Interior Minister Daniel Urresti announced a police crackdown on illegal logging, but the problem goes beyond the loggers and trucks, says Julia Urrunaga, who heads the Peru office of the nonprofit Environmental Investigation Agency. Urrunaga’s agency published a report in 2012 documenting corruption and illegal practices in Peru’s timber industry.
Monitoring needed
Peru is pilot testing a computerized system for tracking the transportation of logs in real time, but Urrunaga and others say the system will not work without accurate, timely monitoring of concessions. Lack of such monitoring facilitates a black-market trade in documents that make illegally harvested timber appear legal. Sebastián says the problem is even more urgent because with commercial mahogany now scarce, loggers are taking any hardwood they can find.

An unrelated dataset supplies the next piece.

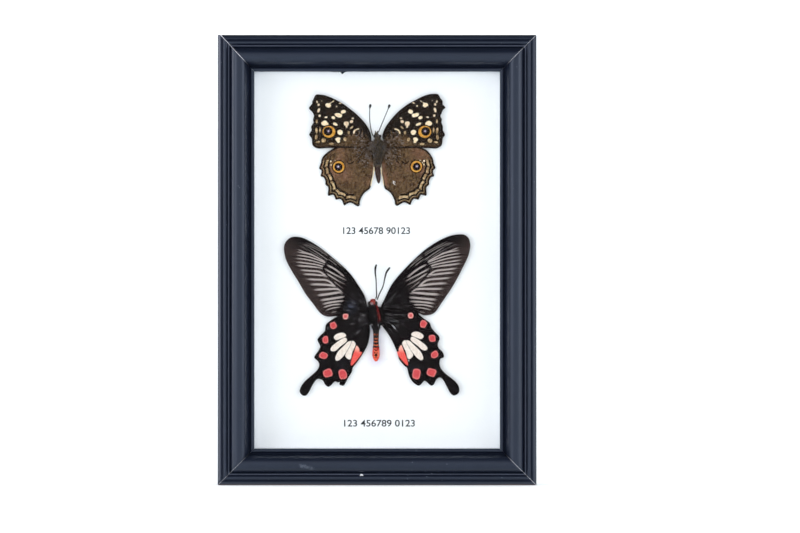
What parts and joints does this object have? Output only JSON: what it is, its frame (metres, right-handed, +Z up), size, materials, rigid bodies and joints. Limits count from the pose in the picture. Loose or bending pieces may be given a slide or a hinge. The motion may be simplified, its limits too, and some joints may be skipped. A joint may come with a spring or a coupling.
{
  "type": "framed butterfly specimen",
  "caption": "Shallow black box frame with a glazed front and a white mount board that carries set butterflies, ready to stand on its base or hang.",
  "frame": {"origin": "centre of the footprint: the middle of the bottom rail's underside", "axes": "+Z up the frame, -Y out of the glass towards the viewer, +X to the viewer's right"},
  "size_m": [0.1244, 0.021, 0.1758],
  "materials": {
    "frame_lacquer": "blue-black lacquer, semi-gloss, over mitred wood moulding",
    "clear_glass": "clear float glass",
    "spacer_card": "matt white card strip",
    "mount_card": "matt white mount board",
    "hardboard": "brown hardboard, unfinished",
    "zinc_steel": "zinc-plated sheet steel",
    "brown_wing": null,
    "black_wing": null,
    "brown_body": null,
    "red_body": null,
    "antenna": null
  },
  "bodies": {
    "root": {"rail_top": "frame_lacquer", "rail_bottom": "frame_lacquer", "rail_left": "frame_lacquer", "rail_right": "frame_lacquer", "glass": "clear_glass", "spacer_top": "spacer_card", "spacer_bottom": "spacer_card", "spacer_left": "spacer_card", "spacer_right": "spacer_card", "mount_board": "mount_card", "back_panel": "hardboard", "point_top": "zinc_steel", "point_bottom": "zinc_steel", "point_left_upper": "zinc_steel", "point_left_lower": "zinc_steel", "point_right_upper": "zinc_steel", "point_right_lower": "zinc_steel", "hanger": "zinc_steel", "rivet_left": "zinc_steel", "rivet_right": "zinc_steel", "upper_butterfly_body": "brown_body", "upper_butterfly_forewing_left": "brown_wing", "upper_butterfly_forewing_right": "brown_wing", "upper_butterfly_hindwing_left": "brown_wing", "upper_butterfly_hindwing_right": "brown_wing", "upper_butterfly_antenna_left": "antenna", "upper_butterfly_antenna_right": "antenna", "lower_butterfly_body": "red_body", "lower_butterfly_forewing_left": "black_wing", "lower_butterfly_forewing_right": "black_wing", "lower_butterfly_hindwing_left": "black_wing", "lower_butterfly_hindwing_right": "black_wing", "lower_butterfly_antenna_left": "antenna", "lower_butterfly_antenna_right": "antenna"}
  },
  "joints": []
}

Efforts to promote logging of “lesser-known” species to diversify the timber industry and relieve pressure on mahogany “has likely resulted in a whole set of new species that are now under pressure of economic depletion,” says Louis Putzel, a senior scientist at the Center for International Forestry Research (Cifor) in Indonesia, who has studied the Peruvian timber trade. “New studies are needed to assess the degree to which species such as shihuahuaco (Dipteryx spp.), estoraque (Myroxylon balsamum), tornillo (Cedrelinga catenaeformis) and tahuarí (Tabebuia serratifolia) are already threatened,” he said in an e-mail.
Ultimately, protection of the forests and their defenders hinges on land rights, says Carlos Andrés Baquero, a researcher at the Center for the Study of Law, Justice and Society (Dejusticia) in Bogotá, Colombia.
“Chota’s murder is not an isolated case,” Baquero says, noting that leaders of other Amazonian communities have been threatened or killed for pursuing legal title to communal lands. Although law enforcement is weak in the Amazon, having a land title gives communities greater legal backing to fight illegal activities in their areas, he says.